Reflections on the Libyan Operation
10/10/11 by Robbin Laird
This week we are posting some new and highlighting some earlier postings on the Libyan operation. The operation and its impacts are hardly over. Lessons learned would be premature. But insights gleaned from the operations so far as well threats spinning out of the Libyan events can be looked at and initial reflections proffered.
The lead article this week is an interview with the recently retired French Air Operations Chief, Lt. General (retired) Desclaux, who provided significant insight into the approach of the French forces to the operation. His insights were reinforced in other conversations which I had in Paris, and included perspectives provided by the first commander of the Charles de Gaulle and now the naval aviation advisor to the head of Dassault Aviation, Vice Admiral (Retired) Richard Wilmot-Roussel. The Vice Admiral (retired) provided a range of insights concerning factors, which came into, play in the operation.
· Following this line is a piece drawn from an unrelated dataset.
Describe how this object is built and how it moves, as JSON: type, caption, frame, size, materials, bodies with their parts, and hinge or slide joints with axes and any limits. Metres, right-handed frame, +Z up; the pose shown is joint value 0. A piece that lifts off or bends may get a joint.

These French insights were complemented by some core interviews with key participants from the USMC involved in the operation, including the 26th MEU commander, the ACE commander and an Osprey pilot involved in the F-15 pilot rescue operation.
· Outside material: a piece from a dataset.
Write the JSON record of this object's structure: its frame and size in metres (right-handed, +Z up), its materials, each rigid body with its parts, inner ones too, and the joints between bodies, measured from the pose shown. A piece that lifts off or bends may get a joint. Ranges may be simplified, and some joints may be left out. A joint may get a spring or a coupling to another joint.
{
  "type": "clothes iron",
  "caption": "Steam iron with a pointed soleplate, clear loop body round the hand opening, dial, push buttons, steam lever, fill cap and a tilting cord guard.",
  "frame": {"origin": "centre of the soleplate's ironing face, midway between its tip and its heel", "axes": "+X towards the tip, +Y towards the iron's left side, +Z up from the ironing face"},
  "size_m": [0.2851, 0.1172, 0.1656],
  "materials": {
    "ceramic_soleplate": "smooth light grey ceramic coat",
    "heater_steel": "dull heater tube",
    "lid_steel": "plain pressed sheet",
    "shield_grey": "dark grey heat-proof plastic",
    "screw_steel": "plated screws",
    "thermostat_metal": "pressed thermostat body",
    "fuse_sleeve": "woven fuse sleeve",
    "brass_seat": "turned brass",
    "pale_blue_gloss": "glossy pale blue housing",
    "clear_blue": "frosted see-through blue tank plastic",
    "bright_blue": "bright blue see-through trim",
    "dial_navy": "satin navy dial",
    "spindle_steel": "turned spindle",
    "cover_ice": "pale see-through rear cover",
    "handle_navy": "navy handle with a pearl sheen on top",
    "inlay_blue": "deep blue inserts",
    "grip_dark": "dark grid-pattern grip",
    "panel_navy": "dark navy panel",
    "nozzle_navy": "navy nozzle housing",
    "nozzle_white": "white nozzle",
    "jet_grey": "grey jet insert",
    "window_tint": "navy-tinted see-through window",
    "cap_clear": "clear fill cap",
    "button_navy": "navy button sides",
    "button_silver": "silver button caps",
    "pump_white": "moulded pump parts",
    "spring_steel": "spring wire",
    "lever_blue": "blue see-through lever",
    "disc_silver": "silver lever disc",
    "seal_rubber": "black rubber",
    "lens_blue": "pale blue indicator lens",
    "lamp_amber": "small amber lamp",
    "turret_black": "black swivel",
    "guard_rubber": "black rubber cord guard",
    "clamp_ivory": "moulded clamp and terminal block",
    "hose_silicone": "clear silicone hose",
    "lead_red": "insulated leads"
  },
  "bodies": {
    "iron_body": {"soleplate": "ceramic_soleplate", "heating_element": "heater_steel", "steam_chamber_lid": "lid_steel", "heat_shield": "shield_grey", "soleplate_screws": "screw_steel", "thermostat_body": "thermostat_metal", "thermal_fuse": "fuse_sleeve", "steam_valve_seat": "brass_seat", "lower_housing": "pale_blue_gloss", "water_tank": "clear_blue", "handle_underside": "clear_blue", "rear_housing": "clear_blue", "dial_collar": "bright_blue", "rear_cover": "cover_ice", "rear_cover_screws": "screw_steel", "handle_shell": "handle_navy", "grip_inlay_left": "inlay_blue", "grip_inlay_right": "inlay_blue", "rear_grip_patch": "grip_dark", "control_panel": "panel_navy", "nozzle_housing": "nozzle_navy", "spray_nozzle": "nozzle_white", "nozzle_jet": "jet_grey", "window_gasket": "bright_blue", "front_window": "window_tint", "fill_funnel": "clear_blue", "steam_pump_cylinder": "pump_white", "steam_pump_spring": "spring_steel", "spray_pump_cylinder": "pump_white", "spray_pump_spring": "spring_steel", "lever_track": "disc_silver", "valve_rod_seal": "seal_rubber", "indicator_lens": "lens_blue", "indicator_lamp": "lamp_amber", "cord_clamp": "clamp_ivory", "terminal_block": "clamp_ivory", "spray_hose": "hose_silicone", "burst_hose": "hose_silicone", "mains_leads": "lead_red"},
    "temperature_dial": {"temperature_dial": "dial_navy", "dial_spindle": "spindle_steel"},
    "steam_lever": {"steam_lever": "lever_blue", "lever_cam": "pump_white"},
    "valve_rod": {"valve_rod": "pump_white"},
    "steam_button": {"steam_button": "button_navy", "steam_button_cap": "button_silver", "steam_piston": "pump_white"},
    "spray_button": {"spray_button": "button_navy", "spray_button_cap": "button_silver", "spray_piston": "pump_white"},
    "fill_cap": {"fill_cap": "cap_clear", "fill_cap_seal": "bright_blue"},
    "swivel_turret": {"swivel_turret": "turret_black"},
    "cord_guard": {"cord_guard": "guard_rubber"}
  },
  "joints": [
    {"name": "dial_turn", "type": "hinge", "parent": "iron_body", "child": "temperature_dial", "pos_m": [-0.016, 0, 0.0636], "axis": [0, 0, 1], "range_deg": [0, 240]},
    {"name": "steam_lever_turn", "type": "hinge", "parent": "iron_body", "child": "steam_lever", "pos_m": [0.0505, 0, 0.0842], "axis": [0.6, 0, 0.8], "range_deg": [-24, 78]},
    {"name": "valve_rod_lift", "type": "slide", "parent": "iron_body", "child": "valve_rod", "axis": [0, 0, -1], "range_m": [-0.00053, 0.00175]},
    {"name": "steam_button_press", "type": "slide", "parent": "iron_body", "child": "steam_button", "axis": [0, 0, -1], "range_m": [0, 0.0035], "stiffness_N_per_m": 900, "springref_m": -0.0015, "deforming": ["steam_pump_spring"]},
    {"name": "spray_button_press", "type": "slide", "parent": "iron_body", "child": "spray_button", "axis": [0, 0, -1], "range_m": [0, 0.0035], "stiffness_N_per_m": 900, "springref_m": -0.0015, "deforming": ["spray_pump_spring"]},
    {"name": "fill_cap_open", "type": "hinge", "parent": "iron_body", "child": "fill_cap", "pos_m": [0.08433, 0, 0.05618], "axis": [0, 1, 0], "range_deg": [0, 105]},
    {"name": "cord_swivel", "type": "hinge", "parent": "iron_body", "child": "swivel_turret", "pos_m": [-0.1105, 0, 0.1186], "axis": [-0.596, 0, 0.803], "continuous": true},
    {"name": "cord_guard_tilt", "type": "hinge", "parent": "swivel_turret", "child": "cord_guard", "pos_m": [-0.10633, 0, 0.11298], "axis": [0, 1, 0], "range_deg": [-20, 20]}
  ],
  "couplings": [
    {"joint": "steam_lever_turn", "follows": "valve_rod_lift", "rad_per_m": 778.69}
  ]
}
A comparison of the two experiences has yielded some interesting insights with regard to tactical operational experiences. And these experiences can have implications for new systems being acquired or which could be acquired.
And finally, the ongoing impact of the operation in terms of unintended consequences is highlighted in terms of the threat of missing manpads from Libya. I am on the editorial board of advisors from AOL Defense and have included in our selection part of an important AOL Defense piece on the missing manpads. We hope that our Department of Homeland Security is on significant mobilization to deal with this threat as well as pulsing up our readiness to defend our forces in operations worldwide.
And we have published an interview with Carl Smith, a leading expert on the systems used to defend against manpads. Here the senior Northrop Grumman executive, the world’s leading manufacturer of such defenses, reviews the start of art in this crucial industry.